Symbolic increase in the face of an actual crisis


Specialized reports indicated that some Gulf countries are unable to export their output through the closed strait, making the OPEC increase of 188 thousand barrels per day of limited real impact on markets at the present time.

 

JPMorgan Chase had warned in May that commercial inventories in developed countries could be approaching operational stress levels at the beginning of June. Analysts at UBS Group also confirmed that reserves have been largely depleted, noting that the market is now lacking sufficient safety margins.

 

Analysts at the International Energy Agency believe that the dispute over the strait forced Gulf countries to reduce production by more than 14 million barrels per day, equivalent to about 14 percent of global supplies before the crisis began, a loss that cannot be offset by the OPEC increase of 188 thousand barrels per day under any circumstances.

 

In this context, JPMorgan Chase raised its Brent price forecast to an average of 96 dollars per barrel over the course of 2026, a notable shift compared to its previous estimate of 60 dollars before the outbreak of the crisis.

 

 

Pressure on consumers


Reflecting the spillover effect into derivative markets, heating fuel increased by 5.11 percent to 3.771 dollars, while gasoline increased by 3.62 percent to 3.156 dollars.
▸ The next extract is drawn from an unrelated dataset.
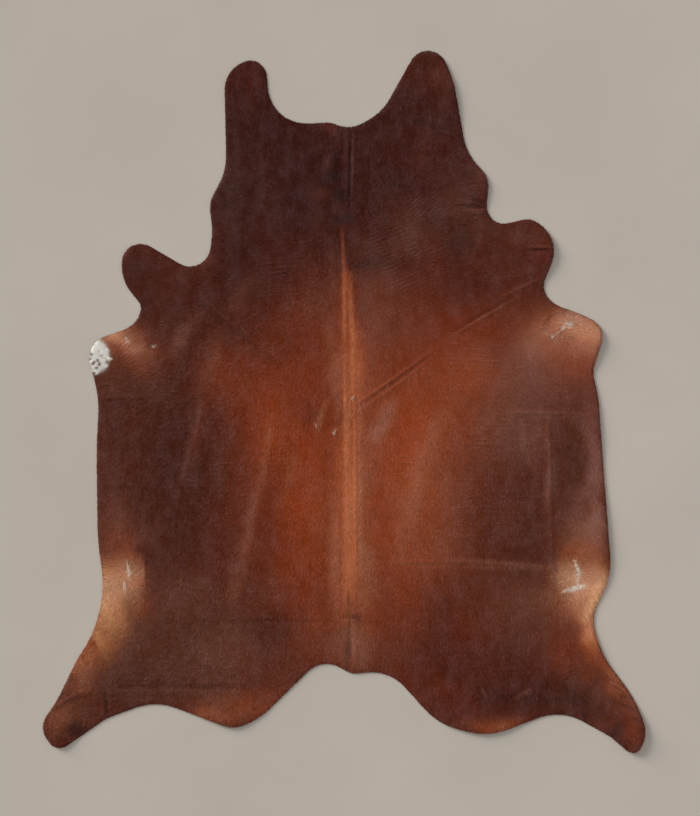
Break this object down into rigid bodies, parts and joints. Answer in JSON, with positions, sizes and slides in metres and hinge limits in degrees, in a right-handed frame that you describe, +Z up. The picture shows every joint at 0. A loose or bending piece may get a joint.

These figures indicate direct pressure on energy bills for consumers and companies in importing markets, including countries in the Arab region.

 

 

Outlook and next path


The U.S. Energy Information Administration raised its forecast for the average Brent price to 96 dollars per barrel in 2026, with expectations of a decline to 89 dollars in the fourth quarter of the year if normal supply flows are restored. Traders continue to focus closely on developments related to negotiations over the Strait of Hormuz, as any breakthrough would have a stronger impact on prices than any production decision by OPEC Plus. The next meeting of the seven countries is scheduled for 5 July 2026.